As I write (sometime in early January) I don't know if the list is active. What
the hell: hope everyone had a good Xmas and New Year. As they say, I know I did.

1997 looks set to be a great year for fans of _Baryonyx_, Britain's most
publicised new dinosaur. A monograph is coming out, and Angela Milner and
colleagues have now reconstructed in extreme detail the better part of the
missing elements. Before the Xmas hols, part of a BBC show called _How do they
do that?_ dealt with the reconstruction of extinct dinosaurs from bones and
other evidence, and _Baryonyx_ was used as a case study. We got to see a
wonderful restored and fully articulated series of cervical vertebrae.

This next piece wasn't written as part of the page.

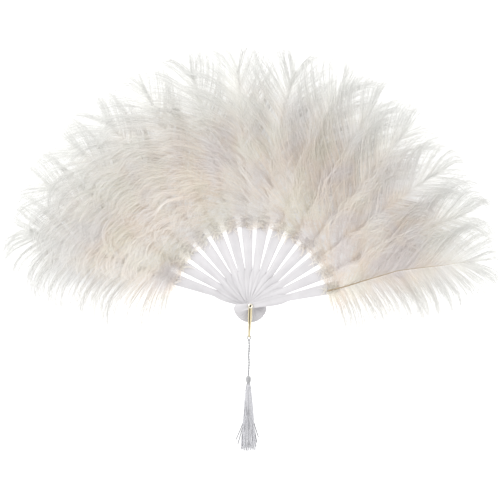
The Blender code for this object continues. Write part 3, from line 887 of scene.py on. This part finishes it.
def make_vane(index, side, rng):
    """Centre lines and looks of one vane's barbs, which cling together in strands and locks."""
    outer = is_outer(index, side)
    barb_count = BARBS_LEFT if side > 0 else BARBS_RIGHT
    if outer:
        barb_count = BARBS_OUTER
    count = LOCKS_A_VANE
    lock_at = (np.arange(count) + 0.5 + rng.uniform(-0.4, 0.4, count)) / count
    loose = (0.35 if outer else 1) * (1 - 0.5 * ease(lock_at, 0.5, 0.9))
    lock_bend = rng.normal(0, LOCK_SPREAD, (3, count)) * loose
    hooked = 2.5 if side > 0 and ENDS_TURNED[index] < 0 else 0.65
    lock_bend[2] += 8 + hooked * side * min(ENDS_TURNED[index], 40)
    ragged = 0 if outer else 0.10 * (1 - ease(lock_at, 0.5, 0.75))
    lock_stretch = rng.uniform(0.95, 1.05, count) - rng.uniform(0, 1, count) * ragged
    lock_lift = rng.uniform(-1, 1, count)
    lock_tone = rng.normal(0, 1, count)
    locks = sweep_barbs(index, side, lock_at, lock_bend, lock_stretch)

    count = barb_count // (5 if outer else 6)
    strand_at = crowd((np.arange(count) + rng.uniform(0.15, 0.85, count)) / count, index, side)
    of_lock = np.abs((strand_at + rng.normal(0, 0.012, count))[:, None] - lock_at).argmin(axis=1)
    strand_bend = lock_bend[:, of_lock] + rng.normal(0, STRAND_SPREAD, (3, count))
    strand_stretch = lock_stretch[of_lock] * (1.06 - rng.uniform(0, 0.16, count) * spread(strand_at))
    strand_lift = 0.35 * lock_lift[of_lock] + 0.5 * rng.uniform(-1, 1, count)
    strand_tone = 0.25 * lock_tone[of_lock] + 0.9 * rng.normal(0, 1, count)
    strand_hold = rng.uniform(0.76, 0.97, count)
    strand_hold *= 0.9 if outer else 0.40 + 0.60 * ease(strand_at, 0.3, 0.75)
    strand_hold *= 1 - 0.65 * ease(strand_at, 0.7, 0.95)
    strands = sweep_barbs(index, side, strand_at, strand_bend, strand_stretch)
    clump = (0.16 if outer else 0.34) * rng.uniform(0, 1, count) * (1 - 0.8 * ease(strand_at, 0.6, 0.9))
    strands += (locks[of_lock] - strands) * clump[:, None, None] * ALONG[..., None] ** 2

    count = barb_count
    share = crowd((np.arange(count) + rng.uniform(0, 1, count)) / count, index, side)
    strand = np.abs((share + rng.normal(0, 0.004, count))[:, None] - strand_at).argmin(axis=1)
    stray = rng.random(count) < STRAYS
    uneven = np.where(stray, STRAY_SPREAD, BARB_SPREAD)
    bend = strand_bend[:, strand]
    bend[:2] += rng.normal(0, uneven[:2])
    if not outer:
        # The down near the foot is tousled.
        bend[0] += rng.normal(0, 14, count) * (1 - ease(share, 0.2, 0.5))
        bend[1] += rng.normal(0, 26, count) * (1 - ease(share, 0.2, 0.6))
    bend[2] += rng.normal(0, uneven[2])
    stretch = strand_stretch[strand] * (1.04 - rng.uniform(0, 0.24, count) * spread(share))
    barbs = sweep_barbs(index, side, share, bend, stretch)
    hold = np.where(stray, 0.1, strand_hold[strand])[:, None, None]
    barbs += (strands[strand] - barbs) * hold * ALONG[..., None] ** 1.7
    if index < PLUMES - 1:
        # The roots cross over the quill, so that the down of both vanes hides it.
        cross = rng.uniform(0.4, 3.0, count) + rng.uniform(0, 5, count) * (1 - ease(share, 0.2, 0.6))
        barbs[..., 1] -= side * cross[:, None] * (1 - ALONG) ** 2

    lift = strand_lift[strand] + 0.35 * rng.uniform(-1, 1, count)
    tone = strand_tone[strand] + 0.5 * rng.normal(0, 1, count)
    reach = np.linalg.norm(barbs, axis=2)
    # The longest barbs curl back, some sooner than others, so that the fan's outline stays round.
    outline = OUTLINE_AT_ENDS if index in (0, PLUMES - 1) else OUTLINE
    free = outline + rng.normal(0, OUTLINE_SPREAD, (count, 1))
    curled = free + OUTLINE_CURL * np.tanh((reach - free) / OUTLINE_CURL)
    curled = np.where(reach > free, curled, reach)
    barbs *= (curled / reach)[..., None]
    lean = np.degrees(np.arctan2(barbs[..., 1], barbs[..., 0]))
    middle, half = plume_bed(index, curled, lean)
    rise = ALONG**0.6 * (1.15 - 0.3 * ALONG)
    tip_rise = rng.normal(0, 1.6, count)[:, None] * ALONG**3
    height = middle + lift[:, None] * half * rise * 1.3 + tip_rise
    if index == PLUMES - 1:
        height -= 0.5 * half * (1 - ALONG) ** 2
    place = to_frame(index, barbs[..., 0], barbs[..., 1], np.maximum(height, LOWEST_BARB))
    # The barbules are longest near the plume's foot, where the vane is nearly all down.
    downy = 1 + (0 if outer else 0.6) * (1 - ease(share, 0.15, 0.5))
    return place, *shade_vane(index, outer, share, curled, tone), downy


def make_tuft(index, rng):
    """Centre lines and looks of the short down that hides the quill's cut end and the glue."""
    count = TUFT_BARBS
    at = rng.uniform(0, 1, count) ** 1.3
    root = np.stack([PLUME_START + TUFT_LENGTH * at, rng.normal(0, TUFT_SPREAD, count)], axis=1)
    side = np.where(rng.random(count) < 0.5, -1.0, 1.0)
    leave = np.radians(rng.uniform(70, 168, count) - 34 * at)
    bend = np.radians(rng.normal(0, 34, count))
    length = rng.uniform(5, 13, count) + 9 * (rng.random(count) < 0.3)
    facing = side[:, None] * (leave[:, None] + bend[:, None] * ALONG)
    moves = np.stack([np.cos(facing), np.sin(facing)], axis=-1)
    moves *= (length / (BARB_STEPS - 1))[:, None, None]
    path = root[:, None] + np.cumsum(moves, axis=1) - moves[:, :1]
    over_stick = FIRST_STICK_TOP + index * STICK_PITCH
    height = over_stick + 0.8 + rng.uniform(0.3, 2.8, (count, 1)) * ease(ALONG, -0.3, 0.5)
    place = to_frame(index, path[..., 0], path[..., 1], height)
    tone = rng.normal(0.8, 0.8, (count, 1)).repeat(BARB_STEPS, axis=1)
    return place, tone, np.full(tone.shape, 0.6), np.zeros(tone.shape), np.ones(count)


def barb_axes(centres):
    """The way each barb faces and two ways across it."""
    facing = unit(np.gradient(centres, axis=1), 1e-9)
    across = unit(np.cross(facing, (0.0, 0.0, 1.0)), 1e-9)
    return facing, across, np.cross(across, facing)


def barb_ribbons(centres, rng):
    """Thin ribbons along the barbs, tapering to their ends and rolled a little."""
    count = len(centres)
    _, across, over = barb_axes(centres)
    roll = rng.uniform(-0.9, 0.9, (count, 1)) + rng.uniform(-0.6, 0.6, (count, 1)) * ALONG
    width = BARB_WIDTH * rng.uniform(0.8, 1.2, (count, 1))
    width = width * np.interp(ALONG, BARB_TAPER_AT, BARB_TAPER)
    half = (width / 2)[..., None] * swing(roll, across, over)
    points = np.stack([centres - half, centres + half], axis=2).reshape(-1, 3)
    first = np.arange(count)[:, None] * (2 * BARB_STEPS) + 2 * np.arange(BARB_STEPS - 1)[None]
    faces = np.stack([first, first + 1, first + 3, first + 2], axis=-1).reshape(-1, 4)
    return points, faces


def barb_down(centres, downy, rng):
    """Barbules: fine pointed hairs that stand out on both sides of every barb."""
    count = len(centres)
    facing, across, over = barb_axes(centres)
    at = np.sort(rng.uniform(0.04, 0.995, (count, BARBULES_A_BARB)), axis=1) * (BARB_STEPS - 1)
    low = np.floor(at).astype(int)
    part = (at - low)[..., None]
    row = np.arange(count)[:, None]

    def between(values):
        return values[row, low] * (1 - part) + values[row, low + 1] * part

    root = between(centres)
    ahead = between(facing)
    sway = rng.uniform(-1.1, 1.1, at.shape)
    sideways = np.where(rng.random(at.shape) < 0.5, -1.0, 1.0) * np.cos(sway)
    out = sideways[..., None] * between(across) + np.sin(sway)[..., None] * between(over)
    slant = np.radians(rng.uniform(*BARBULE_SLANT, at.shape))
    way = swing(slant, ahead, out)
    length = rng.uniform(0.4, 1.0, at.shape) * np.interp(at, BARBULE_AT, BARBULE_LENGTH)
    length *= downy[:, None]
    base = (0.5 * rng.uniform(*BARBULE_WIDTH, at.shape))[..., None] * ahead
    points = np.stack([root - base, root + base, root + length[..., None] * way], axis=2)
    points[..., 2] = np.maximum(points[..., 2], LOWEST_DOWN)
    return points.reshape(-1, 3), np.arange(3 * at.size).reshape(-1, 3)


def plume_finish():
    """Barbs: warm ivory near the foot, paler and cooler at the tips, darkened by painted shade, and
    letting light through.
    """
    finish, nodes, shader = new_finish("plume_barbs", Roughness=0.75, Specular_IOR_Level=0.25)
    place = add_node(nodes, "TexCoord")
    cloud = add_node(nodes, "TexNoise", Scale=17, Detail=3)
    cloudy = add_node(nodes, "MapRange", From_Min=0.35, From_Max=0.65, To_Min=0.5, To_Max=1.3)
    warm = add_node(nodes, "Attribute", {"attribute_name": "warm"})
    warmth = add_node(nodes, "Math", {"operation": "MULTIPLY", "use_clamp": True})
    patch = add_node(nodes, "TexNoise", Scale=24, Detail=2)
    # The warm inner colours are the down's own colour, and a little darker too, as painted shade in the
    # fan's thick middle.
    inner = add_ramp(
        nodes, (0.36, (0.865, 0.825, 0.81)), (0.64, (0.895, 0.86, 0.785)), (0.5, (0.895, 0.83, 0.765))
    )
    tint = add_node(nodes, "Mix", {"data_type": "RGBA"}, A=(0.955, 0.955, 0.938, 1))
    # The tone darkens or lightens the colour: at random by lock, strand and barb, and as painted light and
    # shade by plume, in the valleys over the quills and on bare shafts.
    tone = add_node(nodes, "Attribute", {"attribute_name": "tone"})
    shade = add_node(nodes, "Math", {"operation": "MULTIPLY_ADD"})
    shade.inputs[1].default_value = 0.03
    shade.inputs[2].default_value = 0.97
    shaded = add_node(nodes, "Mix", {"data_type": "RGBA", "blend_type": "MULTIPLY"}, Factor=1)
    link(place, "Object", cloud, "Vector")
    link(place, "Object", patch, "Vector")
    link(patch, "Fac", inner, "Fac")
    link(inner, "Color", tint, "B")
    link(cloud, "Fac", cloudy, "Value")
    link(warm, "Fac", warmth, 0)
    link(cloudy, 0, warmth, 1)
    link(warmth, 0, tint, "Factor")
    link(tone, "Fac", shade, 0)
    link(tint, "Result", shaded, "A")
    link(shade, 0, shaded, "B")
    link(shaded, "Result", shader, "Base Color")
    let_light_through(nodes, shader, shaded, "Result", 0.42)
    return finish


def quill_finish():
    """The horny quill: a greyed tan with darker flecks, paler where the down covers it."""
    finish, nodes, shader = new_finish("quill_tan", Roughness=0.38)
    place = add_node(nodes, "TexCoord")
    flecks = add_node(nodes, "TexNoise", Scale=120)
    tan = add_ramp(nodes, (0, (0.29, 0.22, 0.14)), (1, (0.43, 0.34, 0.23)))
    horn = add_node(nodes, "Attribute", {"attribute_name": "warm"})
    pale = add_node(nodes, "Mix", {"data_type": "RGBA"}, A=(0.80, 0.77, 0.70, 1))
    link(place, "Object", flecks, "Vector")
    link(flecks, "Fac", tan, "Fac")
    link(horn, "Fac", pale, "Factor")
    link(tan, "Color", pale, "B")
    link(pale, "Result", shader, "Base Color")
    return finish


def plume_quill(index):
    """The quill, from its cut end on the stick to where the tip's barbs leave it."""
    share = np.linspace(0, 1, QUILL_STEPS)
    plan, _ = quill_point(index, share)
    reach = np.linalg.norm(plan, axis=1)
    lean = np.degrees(np.arctan2(plan[:, 1], plan[:, 0]))
    middle, half = plume_bed(index, reach, lean)
    # The last plume's quill shows above its barbs, and the others lie under theirs.
    above = 0.35 * half if index == PLUMES - 1 else -1.0 * half
    centres = to_frame(index, plan[:, 0], plan[:, 1], middle + above)
    radii = QUILL_RADIUS[0] + (QUILL_RADIUS[1] - QUILL_RADIUS[0]) * share**0.7
    points, faces = round_strand(centres, radii, QUILL_SIDES)
    horny = 0.6 * (1 - ease(reach, 102, 122))
    if index == PLUMES - 1:
        horny = 1 - ease(reach, 240, 300)
    return points, faces, horny.repeat(QUILL_SIDES)


barb_white = plume_finish()
quill_tan = quill_finish()
for index in range(PLUMES):
    rng = np.random.default_rng(400 + index)
    vanes = [make_vane(index, side, rng) for side in (1, -1)] + [make_tuft(index, rng)]
    centres, tones, warmth, clearness, downy = (np.concatenate(rows) for rows in zip(*vanes))
    barb_points, barb_faces = barb_ribbons(centres, rng)
    down_points, down_faces = barb_down(centres, downy, rng)
    quill_points, quill_faces, horny = plume_quill(index)

    name = f"plume_{index + 1:02d}"
    mesh = bpy.data.meshes.new(name + "_barbs")
    points = np.concatenate([barb_points, down_points, quill_points]) / 1000
    faces = barb_faces.tolist() + (down_faces + len(barb_points)).tolist()
    fluff = len(faces)
    faces += [[c + len(barb_points) + len(down_points) for c in face] for face in quill_faces]
    mesh.from_pydata(points.tolist(), [], faces)
    mesh.materials.append(barb_white)
    mesh.materials.append(quill_tan)
    slots = np.zeros(len(faces), np.int32)
    slots[fluff:] = 1
    mesh.polygons.foreach_set("material_index", slots)
    # A ribbon has two points for each step of its barb. A barbule has three, and takes the looks
    # of about the step that it grows from.
    near = np.linspace(0, BARB_STEPS - 1, BARBULES_A_BARB).astype(int)
    shafts = (tones - SHAFT_SHADE * clearness).repeat(2, axis=1)
    for layer, on_barbs, on_down, on_quill in (
        ("warm", warmth.repeat(2, axis=1), warmth[:, near].repeat(3, axis=1), horny),
        ("tone", shafts, tones[:, near].repeat(3, axis=1), np.zeros(len(quill_points))),
    ):
        add_layer(mesh, layer, np.concatenate([on_barbs.ravel(), on_down.ravel(), on_quill]))
    mesh.shade_smooth()
    plume = place_mesh(name + "_feather", mesh)
    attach(plume, f"leaf_{index + 1:02d}")
    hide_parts(name)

Most
interesting also was the interview with Milner herself. She now thinks that the
type specimen is ONLY HALF GROWN in which case the adult "may have been twice
as big". Milner said this with a rather worried look on her face, and referred
to new Moroccan material (i.e. of _Spinosaurus_, which Milner has shown *is*
demonstrably related to _Baryonyx_ after all).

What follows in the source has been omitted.